Human nature is diverse.  It is also mutable, for better or worse. And it is influenced not just by one-to-one interactions, but by the multitudinous society in which each of us is embedded.[5] (…) ‘A push and a pull; a tension between conflicting desires. This is all it takes to tip our social behaviour into complex and often unpredictable patterns, dictated by influences beyond our immediate experience or our ability to control.’[6] We  can try to see patterns in complex structures like human behaviour and react on that, or we can learn to trust our feelings, our intuition and our mind’s eye and make our own choice impulsively.

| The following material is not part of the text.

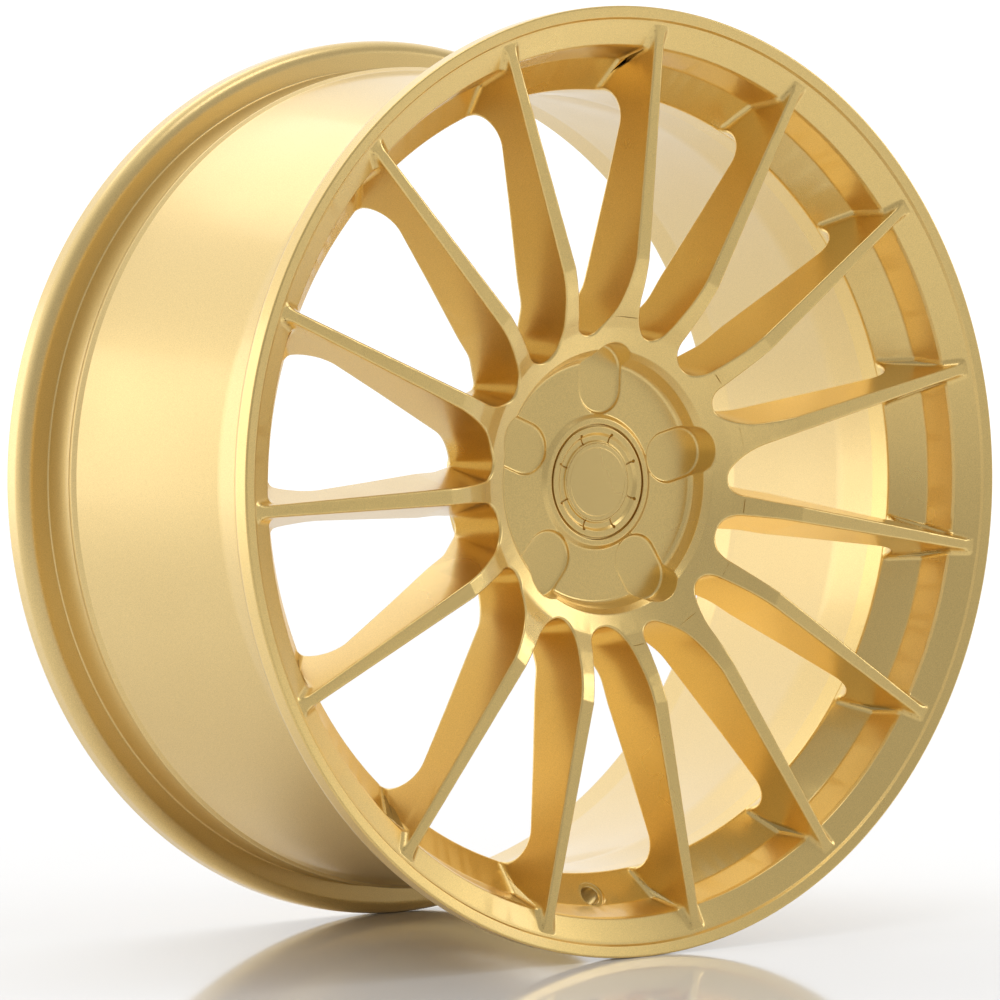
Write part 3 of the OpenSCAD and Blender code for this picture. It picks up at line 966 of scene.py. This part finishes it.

Back to Tripoli. Whats next? Let tweets talk.

Mobile Web * 22-08-11

#Libya is almost freed. Now #Syria is next without forgetting about #Bahrein and the criminal Khalifa regime. Bahraini, keep the pressure up.

Assad when your people turn against you your army will melt away and desert you.

Assads message: our govt will not fall.

People’s message: We WILL topple you!

nonfiXe, August 22, 2011


[1] Juxtaposition is the placement of two things (usually abstract concepts, though it can refer to physical objects) near each other.

[2] Jane Jacobs, The Death and Life of Great American Cities, Vintage Books Edition, December, 1992, p.36.

[3] Herbert Butterfield, The Whig Interpretation of History, New York, 1965 p.p. 21/66.

[4] Obliquity is the notion that complex goals are often best achieved indirect. For example, happiness is the product of fulfillment in work and private life, not the repetition of pleasurable actions, so happiness is not achieved by pursuing it. The most profitable companies are not the most dedicated to profit.

[5] Philip Ball, critical mass, how one thing leads to another, Arrow books, 2004, p. 537.

[6] Idem p 588.

[7] Ian Robertson, the mind’s eye, Bantam Books, 2003, p 12-37.